Many videos, books, photos and articles about the rivalry attempted to capture the intensity that ensued when UND clashed against NDSU. It lived up to its title as the biggest rivalry in Division II.
“To know that the entire state comes to a standstill to really watch that game, and I say that lightly about coming to a standstill, but as a player, you really felt like the entire state was watching,” James Cheatham said.
The population of North Dakota sits at 739,482, with half the state split in half with loyalties to UND and the other half cheering for NDSU, which does lead to a fair share of trash talk.
While the fans were chirping at the players during warm-ups and throughout the game, James and Jerome Cheatham had their own unique moments during every meeting between the two teams.
James Cheatham said during warm- ups he and his brother would run down to their opponent’s end zone and just breathe in the atmosphere during a matchup between the two rival schools.
“My parents have pictures of us standing in one another’s end zones,” said James Cheatham, whose 12 pass breakups in 1994 ranks second in single-season history at UND. “When you think about it, how many times in a normal game do you see another player from the other team and more-or-less your rival walk to the other teams end zone, while other players are around and no one said too much about it because we were brothers. I’m sure they accepted it, but it was unique in that aspect.”

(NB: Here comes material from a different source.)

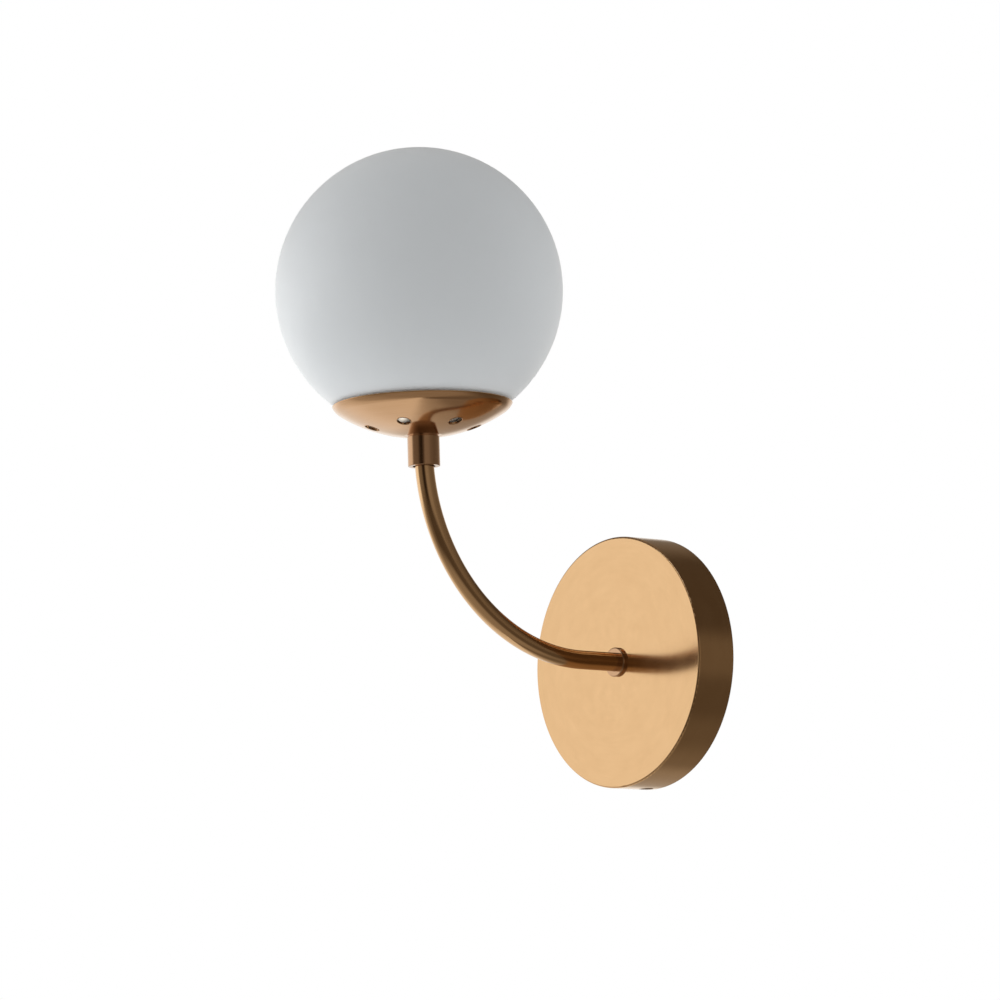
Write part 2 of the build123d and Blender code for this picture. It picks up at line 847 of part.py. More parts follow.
def make_terminal_screws():
    """Slotted clamping screws, their feet on the leads in the barrels."""
    slot_length, slot_width, slot_depth = clamp_slot
    with BuildPart() as screws:
        for height in pole_heights:
            for place in clamp_places(height):
                with BuildSketch(out_from_wall(clamp_foot_out)):
                    with Locations(place):
                        Circle(clamp_radius)
                extrude(amount=clamp_length)
                with BuildSketch(out_from_wall(clamp_top_out)):
                    with Locations(place):
                        Rectangle(slot_length, slot_width)
                extrude(amount=-slot_depth, mode=Mode.SUBTRACT)
    save(screws, "terminal_screws")


def make_block_screw():
    with BuildPart() as fixing:
        with BuildSketch(out_from_wall(block_step_out)):
            with Locations((block_middle_x, block_screw_height)):
                Circle(block_head_radius)
        extrude(amount=block_head_height)
        with BuildSketch(out_from_wall(screw_end_from_wall)):
            with Locations((block_middle_x, block_screw_height)):
                Circle(block_screw_radius)
        extrude(amount=block_step_out - screw_end_from_wall)
    save(fixing, "block_screw")


# ---------------------------------------------------------------- earth screw and tag
earth_head_out = bracket_thickness + earth_tag_thickness
earth_head_top_out = earth_head_out + earth_head_height
earth_barrel_out = bracket_thickness + earth_barrel_radius
diagonal = sin(radians(quarter_turn / 2))
earth_barrel_plane = Plane(
    origin=(
        earth_barrel_start * diagonal,
        -earth_barrel_out,
        -earth_screw_drop + earth_barrel_start * diagonal,
    ),
    x_dir=(0, 1, 0),
    z_dir=(diagonal, 0, diagonal),
)


def make_earth_tag():
    """Ring tag under the earth screw, with a barrel for the lead."""
    neck_shift, neck_length, neck_width = earth_neck
    with BuildPart() as tag:
        with BuildSketch(out_from_wall(bracket_thickness)):
            with Locations((0, -earth_screw_drop)):
                Circle(earth_tag_radius)
                with Locations(Location((neck_shift, neck_shift), quarter_turn / 2)):
                    Rectangle(neck_length, neck_width)
                Circle(side_shank_radius + slip, mode=Mode.SUBTRACT)
        extrude(amount=earth_tag_thickness)
        with BuildSketch(earth_barrel_plane):
            Circle(earth_barrel_radius)
            Circle(lead_radius + slip, mode=Mode.SUBTRACT)
        extrude(amount=earth_barrel_length)
    save(tag, "earth_tag")


def make_earth_screw():
    cross_length, cross_width, cross_depth = earth_cross
    with BuildPart() as screw:
        with BuildSketch(out_from_wall(earth_head_out)):
            with Locations((0, -earth_screw_drop)):
                Circle(earth_head_radius)
        extrude(amount=earth_head_height)
        fillet(screw.edges().group_by(Axis.Y)[0], earth_head_edge)
        with BuildSketch(out_from_wall(screw_end_from_wall)):
            with Locations((0, -earth_screw_drop)):
                Circle(side_shank_radius)
        extrude(amount=earth_head_out - screw_end_from_wall)
        with BuildSketch(out_from_wall(earth_head_top_out)):
            with Locations((0, -earth_screw_drop)):
                Rectangle(cross_length, cross_width)
                Rectangle(cross_width, cross_length)
        extrude(amount=-cross_depth, mode=Mode.SUBTRACT)
    save(screw, "earth_screw")


# ---------------------------------------------------------------- leads
def make_lead(name, points, radii):
    """An insulated lead along straight runs joined by tangent arcs."""
    with BuildPart() as lead:
        with BuildLine() as route:
            FilletPolyline(*points, radius=radii)
        path = route.wire()
        with BuildSketch(Plane(origin=path @ 0, z_dir=path % 0)):
            Circle(lead_radius)
        sweep(path=path)
    share = lead.part.volume / (pi * lead_radius**2 * path.length)
    print(name, "arc radii", radii, "volume over section times length", round(share, 4))
    save(lead, name)


def make_leads():
    half = lead_spacing / 2
    live_z, neutral_z, earth_z = pole_heights
    inside = block_from_axis + lead_strip_length
    make_lead(
        "live_lead",
        [
            (inside, -barrel_out, live_z),
            (9.0, -barrel_out - 0.5, live_z - 0.3),
            (half, -tube_end_out + 5.8, 0),
            (half, lamp_y, 0),
            (half, lamp_y, lead_end_z),
        ],
        (lead_bend_radius, lead_bend_radius, arm_bend_radius),
    )
    make_lead(
        "neutral_lead",
        [
            (inside, -barrel_out, neutral_z),
            (-half, -barrel_out, 0),
            (-half, lamp_y, 0),
            (-half, lamp_y, lead_end_z),
        ],
        (lead_bend_radius, arm_bend_radius),
    )
    mouth = earth_barrel_plane.origin + earth_barrel_plane.z_dir * 2.0
    make_lead(
        "earth_lead",
        [
            (inside, -barrel_out, earth_z),
            (12.0, -barrel_out, earth_z),
            (mouth.X + 3.0, -earth_barrel_out, mouth.Z + 3.0),
            (mouth.X, -earth_barrel_out, mouth.Z),
        ],
        (earth_lead_bend_radius, earth_lead_bend_radius),
    )


# ---------------------------------------------------------------- build everything
make_wall_cover()
make_wall_bracket()
make_side_screws()
make_arm_tube()
make_wall_collar()
make_tooth_washer(out_from_wall(tube_nut_face), "tube_lock_washer", tube_radius + slip)
make_hex_nut(out_from_wall(tube_nut_face - nut_height), "tube_nut", tube_radius + slip / 2)
make_tube_grommet()
make_coupler_sleeve()
make_dish_washer()
make_globe_dish()
make_globe_seat_ring()
make_threaded_stem()
make_spring_spider()
make_tooth_washer(lamp_level(spider_top_z), "dish_lock_washer", stem_radius + slip)
make_hex_nut(lamp_level(dish_nut_z), "dish_nut", stem_radius + slip / 2)
make_globe_glass()
make_lampholder_cap()
make_lampholder_skirt()
make_contact_block()
make_screw_shell()
make_centre_contact()
make_bulb_foot()
make_bulb_cap()
make_bulb_housing()
make_bulb_ball()
make_terminal_block()
make_terminal_barrels()
make_terminal_screws()
make_block_screw()
make_earth_tag()
make_earth_screw()
make_leads()
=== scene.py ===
"""Finishes, small details, studio and camera for the globe wall sconce.

Metres, in the part's own frame: the origin is on the wall at the middle of the wall cover, +Z is up
and -Y points into the room. The arm lies in the plane X = 0 and the lamp's axis is upright.
"""

import math

import bmesh
import bpy
from mathutils import Matrix, Vector


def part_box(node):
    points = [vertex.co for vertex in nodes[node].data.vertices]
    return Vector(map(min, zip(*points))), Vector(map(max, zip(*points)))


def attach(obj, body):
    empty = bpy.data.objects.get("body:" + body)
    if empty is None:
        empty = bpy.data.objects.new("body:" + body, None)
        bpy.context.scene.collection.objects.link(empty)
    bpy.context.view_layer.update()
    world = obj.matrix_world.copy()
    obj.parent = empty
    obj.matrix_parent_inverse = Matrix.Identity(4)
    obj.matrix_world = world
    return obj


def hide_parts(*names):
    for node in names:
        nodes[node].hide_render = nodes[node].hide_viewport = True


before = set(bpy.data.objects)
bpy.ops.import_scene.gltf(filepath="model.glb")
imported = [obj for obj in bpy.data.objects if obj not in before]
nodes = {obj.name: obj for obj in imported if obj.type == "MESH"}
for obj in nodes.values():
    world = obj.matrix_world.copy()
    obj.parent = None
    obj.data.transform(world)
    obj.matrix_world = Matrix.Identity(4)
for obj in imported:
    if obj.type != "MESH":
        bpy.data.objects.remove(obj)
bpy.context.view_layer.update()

# ---------------------------------------------------------------- places read from the part
mm = 0.001


def middle(node):
    """Centre of a node's box."""
    low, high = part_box(node)
    return (Vector(low) + Vector(high)) / 2


lamp_axis = middle("globe_dish")
lamp_axis.z = 0
bend_radius = 103 * mm
bend_centre = Vector((0, lamp_axis.y + bend_radius, bend_radius))

# ---------------------------------------------------------------- camera
photo_pixels = 1000
focal_pixels = 6000
sensor_width = 36.0
camera_place = Vector((2.4070, -2.0739, -0.3679))
camera_turn = math.radians(50.65)
camera_rise = math.radians(8.22)
camera_roll = math.radians(-1.742)


def add_camera():
    """Stands the camera where the photograph was taken, right of the light and a little below."""
    ahead = Vector(
        (
            -math.sin(camera_turn) * math.cos(camera_rise),
            math.cos(camera_turn) * math.cos(camera_rise),
            math.sin(camera_rise),
        )
    )
    level = Vector((math.cos(camera_turn), math.sin(camera_turn), 0))
    upright = level.cross(ahead)
    right = level * math.cos(camera_roll) + upright * math.sin(camera_roll)
    up = upright * math.cos(camera_roll) - level * math.sin(camera_roll)
    data = bpy.data.cameras.new("camera")
    data.sensor_width = sensor_width
    data.lens = sensor_width * focal_pixels / photo_pixels
    data.clip_end = 50
    camera = bpy.data.objects.new("camera", data)
    bpy.context.scene.collection.objects.link(camera)
    turn = Matrix((right, up, -ahead)).transposed().to_4x4()
    camera.matrix_world = Matrix.Translation(camera_place) @ turn
    bpy.context.scene.camera = camera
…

And when the two brothers come back for the first game in 12 years between the rival schools, there will be more trash talk throughout the stands between the two.
It’ll be the first time James Cheatham has been back to North Dakota since he graduated in 1996, Jerome Cheatham said.
“It’s going to be special for a number of reasons,” James Cheatham said. “I haven’t been back and then to go back to this game and I’m going back with my brother so there’s going to be a lot of trash talking among us and whoever is around us. So, yeah, it’ll feel like another game to whoever’s around us in the stands.”